**Source data**
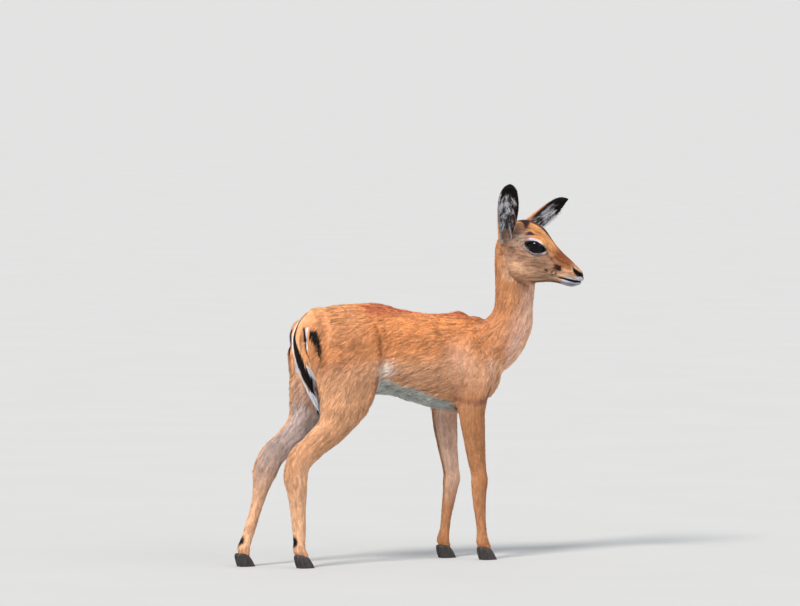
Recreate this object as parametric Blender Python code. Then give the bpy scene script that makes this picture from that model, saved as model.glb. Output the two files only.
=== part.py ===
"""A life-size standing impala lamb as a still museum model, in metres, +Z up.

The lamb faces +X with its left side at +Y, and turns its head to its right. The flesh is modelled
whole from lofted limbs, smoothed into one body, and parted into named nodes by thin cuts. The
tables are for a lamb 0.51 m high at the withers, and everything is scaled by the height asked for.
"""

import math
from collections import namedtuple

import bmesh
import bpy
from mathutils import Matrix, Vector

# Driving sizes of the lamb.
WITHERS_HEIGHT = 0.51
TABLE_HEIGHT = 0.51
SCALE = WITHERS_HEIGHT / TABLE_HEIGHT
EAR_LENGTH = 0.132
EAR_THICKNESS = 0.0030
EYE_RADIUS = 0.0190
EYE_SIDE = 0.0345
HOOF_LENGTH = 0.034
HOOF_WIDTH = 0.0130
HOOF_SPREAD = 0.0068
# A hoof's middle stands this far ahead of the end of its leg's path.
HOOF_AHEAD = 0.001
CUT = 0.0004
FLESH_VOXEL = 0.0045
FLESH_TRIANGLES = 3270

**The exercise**
Only the lines from the first line of the material above through the line that contains "from mathutils import Matrix, Vector" should be quoted, each one exactly.

**Exercise output**
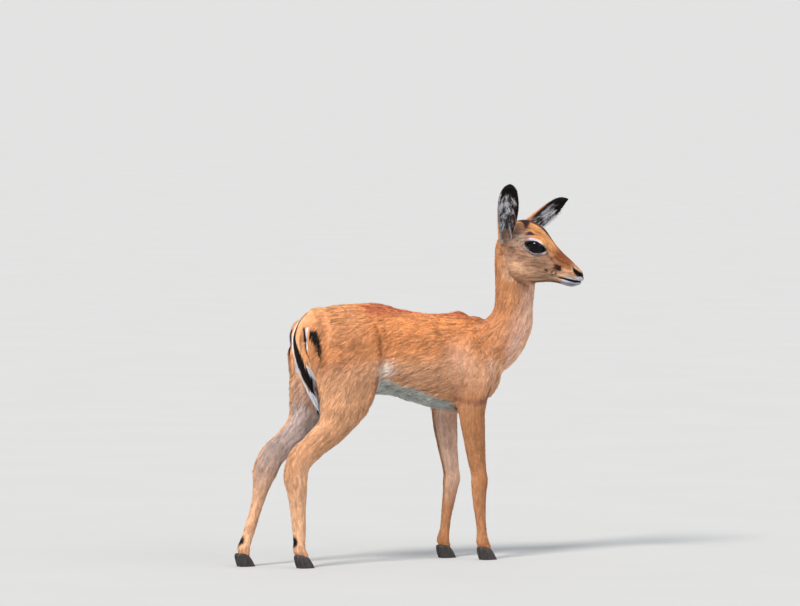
Recreate this object as parametric Blender Python code. Then give the bpy scene script that makes this picture from that model, saved as model.glb. Output the two files only.
=== part.py ===
"""A life-size standing impala lamb as a still museum model, in metres, +Z up.

The lamb faces +X with its left side at +Y, and turns its head to its right. The flesh is modelled
whole from lofted limbs, smoothed into one body, and parted into named nodes by thin cuts. The
tables are for a lamb 0.51 m high at the withers, and everything is scaled by the height asked for.
"""

import math
from collections import namedtuple

import bmesh
import bpy
from mathutils import Matrix, Vector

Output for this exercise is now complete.